Lille-Flandres de cinq à sept

Photo : Perrine Dutreil – Texte : Sophie Caillat

 

 

 

5 heures. La gare s’éveille doucement, pas encore remise de sa courte nuit. Epuisée par la journée d’hier, l’haleine enivrée, elle n’a pas vraiment eu le temps de se laver, de petit-déjeuner. Elle se frottera les yeux encore jusqu’à 6 heures, bâillera jusqu’à sept. Puis le défilé des trains ne lui laissera plus de répit. Et c’est comme ça tous les jours.

En fond sonore, pas d’annonce vocale, ni de machine qui gronde. Seuls quelques hommes grognent à leur place. Un « Viens-là que je t’égorge » en guise d'accueil. Jusqu’à l’arrivée du premier train, la gare est seule avec ses fantômes.

5 h 10. Arrive Jean-Pierre, postier, la cinquantaine bien arrosée. Il lui reste une heure vingt avant de commencer son boulot. Au centre de tri juste derrière. « Elle n’a jamais changé cette gare, se plaint-il, elle est triste et sale. » Mais au moins, elle est ouverte, alors que dehors les magasins dorment encore pour quatre bonnes heures.

Tiens, quelqu’un qu’il connaît.

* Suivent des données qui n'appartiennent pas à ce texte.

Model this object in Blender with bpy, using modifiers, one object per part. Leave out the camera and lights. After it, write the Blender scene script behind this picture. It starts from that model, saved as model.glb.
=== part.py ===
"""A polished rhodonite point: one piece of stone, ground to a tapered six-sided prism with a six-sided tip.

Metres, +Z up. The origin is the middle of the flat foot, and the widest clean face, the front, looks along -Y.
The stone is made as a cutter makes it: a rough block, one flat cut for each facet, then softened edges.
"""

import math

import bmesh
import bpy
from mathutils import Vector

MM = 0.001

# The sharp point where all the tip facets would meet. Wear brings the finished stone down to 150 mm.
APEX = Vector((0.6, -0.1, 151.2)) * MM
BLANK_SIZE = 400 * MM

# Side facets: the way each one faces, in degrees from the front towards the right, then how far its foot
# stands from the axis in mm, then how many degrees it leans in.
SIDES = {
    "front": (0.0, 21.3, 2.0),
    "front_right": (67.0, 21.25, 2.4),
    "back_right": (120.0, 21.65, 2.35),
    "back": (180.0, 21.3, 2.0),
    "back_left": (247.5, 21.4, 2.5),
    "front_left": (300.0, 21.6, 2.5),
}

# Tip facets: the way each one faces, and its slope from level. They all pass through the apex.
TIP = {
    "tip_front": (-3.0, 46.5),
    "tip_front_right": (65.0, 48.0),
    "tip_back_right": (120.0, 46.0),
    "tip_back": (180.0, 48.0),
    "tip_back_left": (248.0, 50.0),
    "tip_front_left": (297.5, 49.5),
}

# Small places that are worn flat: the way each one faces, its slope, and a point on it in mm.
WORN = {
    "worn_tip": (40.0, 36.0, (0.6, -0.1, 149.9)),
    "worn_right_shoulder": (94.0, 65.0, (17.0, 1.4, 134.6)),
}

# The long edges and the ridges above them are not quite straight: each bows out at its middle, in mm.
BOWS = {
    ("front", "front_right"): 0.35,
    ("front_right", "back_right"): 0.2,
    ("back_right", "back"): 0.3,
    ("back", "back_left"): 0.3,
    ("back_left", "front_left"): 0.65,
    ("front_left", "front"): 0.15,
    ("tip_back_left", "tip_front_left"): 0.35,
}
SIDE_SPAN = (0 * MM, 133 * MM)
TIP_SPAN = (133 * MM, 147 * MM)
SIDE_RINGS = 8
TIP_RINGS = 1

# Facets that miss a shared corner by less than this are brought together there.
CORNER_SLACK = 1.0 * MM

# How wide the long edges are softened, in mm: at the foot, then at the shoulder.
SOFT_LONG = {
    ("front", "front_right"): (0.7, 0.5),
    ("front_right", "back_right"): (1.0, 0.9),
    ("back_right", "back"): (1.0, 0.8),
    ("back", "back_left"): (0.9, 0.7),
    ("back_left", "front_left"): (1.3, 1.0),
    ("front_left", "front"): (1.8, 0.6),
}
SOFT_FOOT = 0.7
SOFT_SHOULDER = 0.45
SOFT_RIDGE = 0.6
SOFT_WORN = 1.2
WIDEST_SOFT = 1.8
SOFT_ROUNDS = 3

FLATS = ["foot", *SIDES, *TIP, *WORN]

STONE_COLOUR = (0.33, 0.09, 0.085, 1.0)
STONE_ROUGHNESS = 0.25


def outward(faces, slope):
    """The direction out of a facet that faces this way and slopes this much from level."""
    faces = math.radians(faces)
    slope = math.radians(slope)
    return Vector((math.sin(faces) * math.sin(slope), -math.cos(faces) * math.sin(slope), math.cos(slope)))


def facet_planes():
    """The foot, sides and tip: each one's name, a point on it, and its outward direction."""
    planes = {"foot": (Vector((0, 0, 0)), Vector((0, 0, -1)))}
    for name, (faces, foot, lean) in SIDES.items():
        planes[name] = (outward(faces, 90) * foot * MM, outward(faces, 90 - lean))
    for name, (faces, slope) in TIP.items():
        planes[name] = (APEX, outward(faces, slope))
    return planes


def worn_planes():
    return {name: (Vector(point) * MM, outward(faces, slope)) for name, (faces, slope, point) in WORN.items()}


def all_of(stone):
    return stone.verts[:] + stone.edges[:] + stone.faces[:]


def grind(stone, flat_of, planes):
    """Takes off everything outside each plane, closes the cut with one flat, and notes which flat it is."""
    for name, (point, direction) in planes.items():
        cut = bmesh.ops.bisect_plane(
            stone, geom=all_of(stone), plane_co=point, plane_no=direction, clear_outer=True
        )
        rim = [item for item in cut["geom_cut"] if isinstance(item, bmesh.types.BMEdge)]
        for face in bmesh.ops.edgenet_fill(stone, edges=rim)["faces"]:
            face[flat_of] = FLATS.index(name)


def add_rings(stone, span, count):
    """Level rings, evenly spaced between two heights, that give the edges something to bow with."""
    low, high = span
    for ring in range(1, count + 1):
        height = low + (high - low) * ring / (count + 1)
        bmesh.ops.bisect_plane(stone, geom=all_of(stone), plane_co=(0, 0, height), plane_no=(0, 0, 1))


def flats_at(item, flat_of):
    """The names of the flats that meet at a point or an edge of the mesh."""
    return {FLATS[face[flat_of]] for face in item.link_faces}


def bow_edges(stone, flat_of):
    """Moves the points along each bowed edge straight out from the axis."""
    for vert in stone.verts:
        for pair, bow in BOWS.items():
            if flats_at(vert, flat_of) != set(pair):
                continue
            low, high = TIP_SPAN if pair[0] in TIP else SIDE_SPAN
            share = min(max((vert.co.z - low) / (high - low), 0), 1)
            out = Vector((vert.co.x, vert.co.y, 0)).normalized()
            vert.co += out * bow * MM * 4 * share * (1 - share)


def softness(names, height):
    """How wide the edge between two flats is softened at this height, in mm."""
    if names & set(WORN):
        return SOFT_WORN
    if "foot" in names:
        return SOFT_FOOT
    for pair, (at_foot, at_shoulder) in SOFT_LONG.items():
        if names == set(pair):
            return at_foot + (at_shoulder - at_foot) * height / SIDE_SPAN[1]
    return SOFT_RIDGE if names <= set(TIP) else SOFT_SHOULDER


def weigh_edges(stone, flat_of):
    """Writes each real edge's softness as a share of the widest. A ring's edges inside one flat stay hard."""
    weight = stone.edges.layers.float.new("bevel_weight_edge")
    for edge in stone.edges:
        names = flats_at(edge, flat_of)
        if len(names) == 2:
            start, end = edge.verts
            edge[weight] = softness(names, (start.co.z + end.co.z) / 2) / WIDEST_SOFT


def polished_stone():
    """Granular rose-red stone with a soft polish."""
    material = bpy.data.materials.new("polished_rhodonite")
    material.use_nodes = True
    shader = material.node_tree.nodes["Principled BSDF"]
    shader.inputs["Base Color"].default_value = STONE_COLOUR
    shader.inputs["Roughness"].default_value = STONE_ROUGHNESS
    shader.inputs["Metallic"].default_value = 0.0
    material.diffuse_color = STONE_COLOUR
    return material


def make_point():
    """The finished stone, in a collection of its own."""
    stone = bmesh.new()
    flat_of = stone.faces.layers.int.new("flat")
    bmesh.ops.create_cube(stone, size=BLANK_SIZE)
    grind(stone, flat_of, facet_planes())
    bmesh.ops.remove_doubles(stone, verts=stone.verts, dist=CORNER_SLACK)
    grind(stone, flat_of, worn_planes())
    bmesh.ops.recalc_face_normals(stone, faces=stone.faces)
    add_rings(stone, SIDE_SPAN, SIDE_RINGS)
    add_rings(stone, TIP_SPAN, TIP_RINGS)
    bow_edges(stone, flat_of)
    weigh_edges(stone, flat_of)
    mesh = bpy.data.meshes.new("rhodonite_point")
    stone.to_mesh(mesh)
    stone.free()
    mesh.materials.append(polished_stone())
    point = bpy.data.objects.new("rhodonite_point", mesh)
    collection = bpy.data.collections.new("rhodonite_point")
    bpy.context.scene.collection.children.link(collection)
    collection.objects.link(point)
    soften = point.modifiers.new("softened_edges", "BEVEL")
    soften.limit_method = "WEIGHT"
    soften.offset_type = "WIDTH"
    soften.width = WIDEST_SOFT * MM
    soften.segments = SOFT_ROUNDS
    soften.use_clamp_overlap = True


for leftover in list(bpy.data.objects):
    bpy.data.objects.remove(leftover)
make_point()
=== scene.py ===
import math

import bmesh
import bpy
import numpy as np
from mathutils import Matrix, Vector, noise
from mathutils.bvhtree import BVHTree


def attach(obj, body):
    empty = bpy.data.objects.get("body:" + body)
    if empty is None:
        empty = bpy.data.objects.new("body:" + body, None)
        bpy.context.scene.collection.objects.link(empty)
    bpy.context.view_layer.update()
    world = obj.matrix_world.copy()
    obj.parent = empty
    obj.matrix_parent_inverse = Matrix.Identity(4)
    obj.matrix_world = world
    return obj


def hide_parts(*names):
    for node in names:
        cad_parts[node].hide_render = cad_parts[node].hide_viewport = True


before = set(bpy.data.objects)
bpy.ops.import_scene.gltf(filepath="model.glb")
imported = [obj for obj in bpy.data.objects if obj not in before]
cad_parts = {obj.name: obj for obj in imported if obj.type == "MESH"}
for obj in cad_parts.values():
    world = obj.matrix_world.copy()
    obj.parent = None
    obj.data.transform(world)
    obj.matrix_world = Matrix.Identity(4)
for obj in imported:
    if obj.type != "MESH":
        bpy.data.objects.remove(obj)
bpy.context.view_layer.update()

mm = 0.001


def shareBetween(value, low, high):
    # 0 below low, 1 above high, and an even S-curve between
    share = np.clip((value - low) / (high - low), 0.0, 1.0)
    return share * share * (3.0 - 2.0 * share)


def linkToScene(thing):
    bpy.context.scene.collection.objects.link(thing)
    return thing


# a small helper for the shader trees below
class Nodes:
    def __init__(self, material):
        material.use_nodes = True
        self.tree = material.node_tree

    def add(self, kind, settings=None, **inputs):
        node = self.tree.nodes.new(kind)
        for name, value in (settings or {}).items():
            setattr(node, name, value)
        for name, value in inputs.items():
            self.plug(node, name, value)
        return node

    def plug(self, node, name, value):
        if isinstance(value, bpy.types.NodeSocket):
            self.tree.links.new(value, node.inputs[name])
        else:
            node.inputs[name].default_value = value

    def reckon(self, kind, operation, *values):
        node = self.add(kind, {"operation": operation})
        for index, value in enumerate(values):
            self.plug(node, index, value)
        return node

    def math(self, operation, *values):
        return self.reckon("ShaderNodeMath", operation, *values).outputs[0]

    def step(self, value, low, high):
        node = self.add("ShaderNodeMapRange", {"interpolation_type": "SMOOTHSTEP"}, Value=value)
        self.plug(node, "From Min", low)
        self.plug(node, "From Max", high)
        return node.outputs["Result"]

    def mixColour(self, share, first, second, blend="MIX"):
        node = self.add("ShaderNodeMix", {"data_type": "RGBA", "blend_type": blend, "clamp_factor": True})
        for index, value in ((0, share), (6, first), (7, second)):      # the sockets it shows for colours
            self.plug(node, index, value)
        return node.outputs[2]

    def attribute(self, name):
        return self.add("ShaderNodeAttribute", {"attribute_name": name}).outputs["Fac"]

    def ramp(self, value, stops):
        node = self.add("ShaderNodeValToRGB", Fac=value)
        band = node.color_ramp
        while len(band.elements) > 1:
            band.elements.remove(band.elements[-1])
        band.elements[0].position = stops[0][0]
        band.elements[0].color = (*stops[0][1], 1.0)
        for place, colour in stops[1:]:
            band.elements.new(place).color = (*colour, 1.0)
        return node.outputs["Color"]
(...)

C’est Jean-Claude, qui livre La Voix du Nord. Sortis de l’imprimerie à 4 h 30, les journaux sont chauds comme des croissants. On se serre la main, on échange un sourire contre un journal, et on se sépare rapidement. L’un a à faire ailleurs, l’autre n’a rien à faire ici.

Déjà 5 h 25, la marchande de journaux se détache d’un groupe de travailleurs descendus du premier TER. Joëlle, encore engourdie, a quitté sa nuit il y a bien longtemps. Du distributeur automatique coule le premier café de la journée. Joëlle le boit rapidement, et se faufile derrière sa caisse.

Une voix d’homme a surgi d’une silhouette étonnante :  « Vous avez Jeune Afrique ? » Talons aiguilles, mini-jupe, la peau est noire, maquillée de rouge, les traits abîmés. Georges est une habituée du premier et du dernier TGV. Ses journées à Paris sont très longues, ses nuits à Lille très courtes. Georges est « la vedette » des employés de la gare.

Retour dans la « salle des pas perdus » - là où se trouve la bouche de métro. Deux hommes errent depuis un petit moment. L’œil hagard, rivé sur la moindre silhouette féminine, ils portent mal leur habit de bureau. La cravate Christian Dior retournée négligemment, ils n’ont rendez-vous avec rien ni personne. Leur « rendez-vous d’affaires » d'hier soir s'est soldé par sept bouteilles de vin à trois. Ces business angels ne sont plus désormais que de « gros pervers qui cherchent des nanas ».

Dans un éclair de lucidité, ils comprennent que ce n'est pas une heure ni un lieu pour les rencontres, et s'engouffrent piteusement dans le wagon première classe du TGV de 6 heures.

Commencent alors les premières crises d'épilepsie de la gare. Le magasin de sandwiches se fait traiter de « fils de pute » par trois jeunes qui lancent de violents coups de pieds pour briser sa vitrine. Tout le monde les laisse se calmer, et l'attention générale est vite captée par la voix de Mimoune. Habitué à parler tout seul, il vient ici se donner en spectacle. Il retourne ses paupières, entame une chorégraphie en chantant une ode à la gloire de Mohammed, le fils de Hassan II, son idole. Le public s'épaissit peu à peu.

Le TGV de 6 heures n'était peuplé que de somnambules s'étalant sur deux sièges pour finir leur nuit.
Dans celui de 7 heures, des gens pressés préparent des rendez-vous, téléphonent, dévorent le journal... entre-temps se sont croisés une multitude de TER : Douai, Lens, Valenciennes, Arras, Saint-Pol-sur-Ternoise, Jeumont... entre-temps, la gare s'est levée.